Thrasher ‘photo shoot’ was not permitted
By Lynn Reizer HeftmannSan Diego Film Commission
Your article, “Skate Park Faces Obstacles” in the Feb. 18 edition was just brought to my attention by the Park & Recreation district manager who oversees Bird Rock Park. Although the caption places the location at Bird Rock Elementary School, the actual location where this scene was shot is the southeast corner of Bird Rock Park. This was not a permitted photo shoot nor was our office aware of it. When a permitted still photo project involves a skateboarding component there are restrictions put on the sort of activity that is allowable because of public perception and liability. If the creative focus of the shoot is skateboarding tricks then they must go to a skateboard park. There is a big difference between a professional still photo team and kids taking photos and trying to sell them to a magazine.
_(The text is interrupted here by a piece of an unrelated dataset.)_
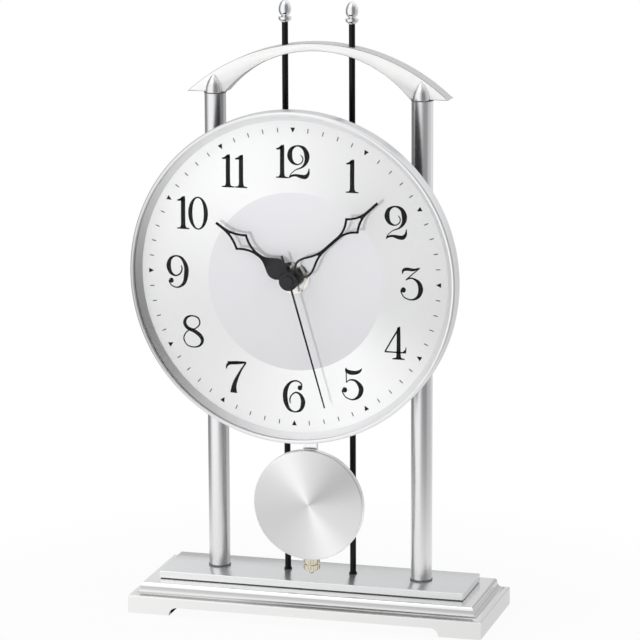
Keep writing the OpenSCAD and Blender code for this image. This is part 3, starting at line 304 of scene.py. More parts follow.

In the course of permitting any sort of film, video or still photo project, we always consider many things, including liability issues. With skateboarding, we are concerned with public perception, damage to public property and public safety. We are always mindful of how the public perceives the activity that is being filmed. In the case of this Thrasher “photo shoot,” the action would not have been permitted since riding the rails only leads to damaged public property.
The San Diego Film Commission is contracted by the city of San Diego to facilitate and permit filming on city property. We work very hard to strike the balance of the needs of the filmmaker and the needs of the community.